File metadata and controls

62 lines (32 loc) · 3.29 KB

How to scale operationalization on your ACS cluster

Operationalized models deployed on ACS clusters with Kubernetes installed can be scaled in two ways:

  • You can scale the number of agent nodes in the cluster.
  • You can scale the number of Kubernetes pods.

Scale the number of nodes in the cluster

The following command directly scales the agent nodes in the cluster.

az acs scale -g <resource group> -n <cluster name> --new-agent-count <new scale>

For more information on scaling the number of nodes in the cluster, see Scale agent nodes in a Container Service cluster.

Scale the number of Kubernetes pods

Use the -k parameter when setting up the operationalization environment to configure one pod and install the Kubernetes CLI. You can scale the number of pods assigned to the cluster using the Azure Machine Learning CLI or the [Kubernetes dashboard] (https://kubernetes.io/docs/tasks/access-application-cluster/web-ui-dashboard/).

For more information on Kubernetes pods, see the Kubernetes Pods documentation.

Scale using the Azure Machine Learning CLI

To scale the number of pods in the Kubernetes service, create the service with the --autoscale-enabled flag.

az ml service create realtime --imageid [image to deploy] -n [service name] --autoscale-enabled

When using the autoscale-enabled flag, other autoscale parameters can be set to specify the minimum and maximum number of replicas, the scaling demand evaluation interval, and the target utilization of replicas time. For more information on using the autoscale parameters, see the Model Management Command Line Interface Reference documentation.
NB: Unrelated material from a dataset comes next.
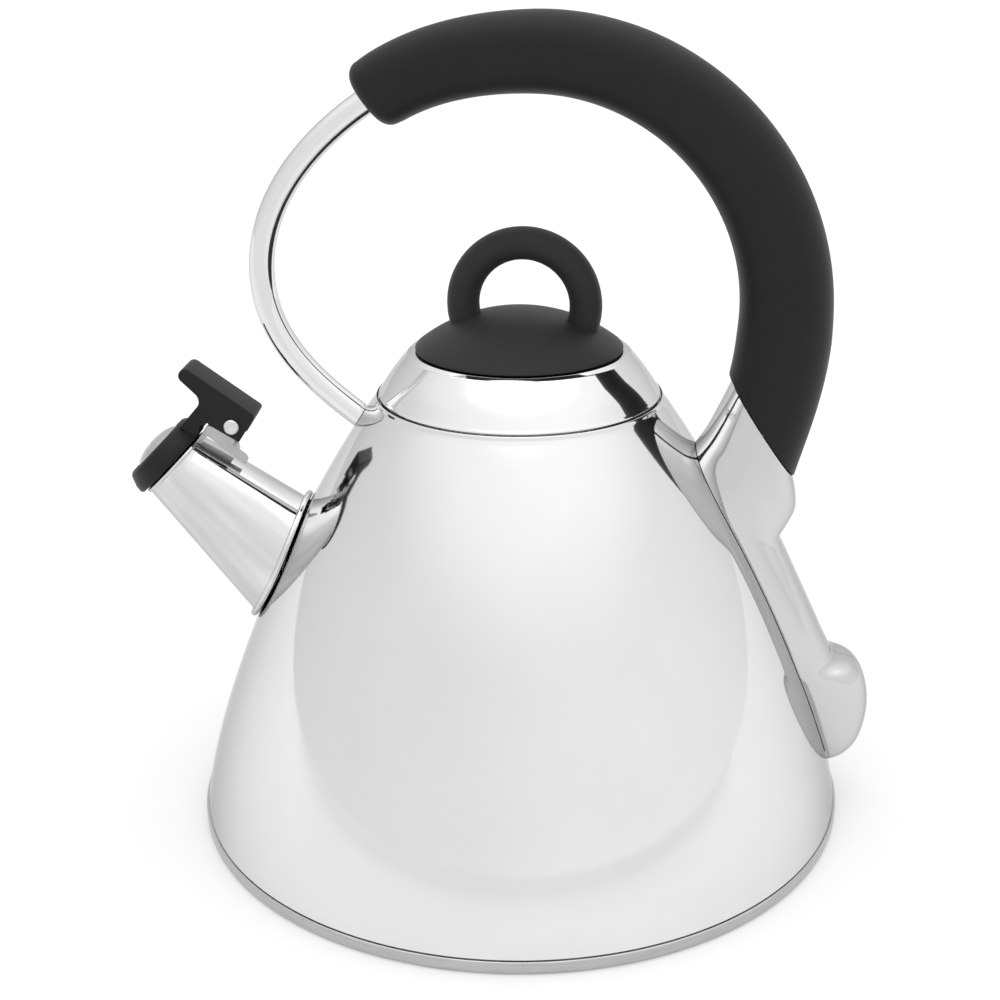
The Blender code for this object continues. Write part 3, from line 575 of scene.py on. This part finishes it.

Scale using the Kubernetes dashboard

The command to start the Kubernetes dashboard web interface is the same on both Windows and Linux:

kubectl proxy

On Windows, the Kubernetes install location is not automatically added to the path. First navigate to the install folder:

c:\users\<user name>\bin

Once you run the command, you should see the following informational message:

Starting to serve on 127.0.0.1:8001

If the port is already in use, you see a message similar to the following example:

F0612 21:49:22.459111   59621 proxy.go:137] listen tcp 127.0.0.1:8001: bind: address already in use

You can specify an alternate port number using the --port parameter.

kubectl proxy --port=8010
Starting to serve on 127.0.0.1:8010

Once you have started the dashboard server, open a browser and enter the following URL:

127.0.0.1:<port number>/ui

From the dashboard main screen, click Deployments on the left navigation bar. If the navigation pane does not display, select this icon Menu consisting of three short horizontal lines on the upper left.

Locate the deployment to modify and click this icon Menu icon consisting of three vertical dots on the right and then click View/edi YAML.

On the Edit deployment screen, locate the spec node, modify the replicas value, and click Update.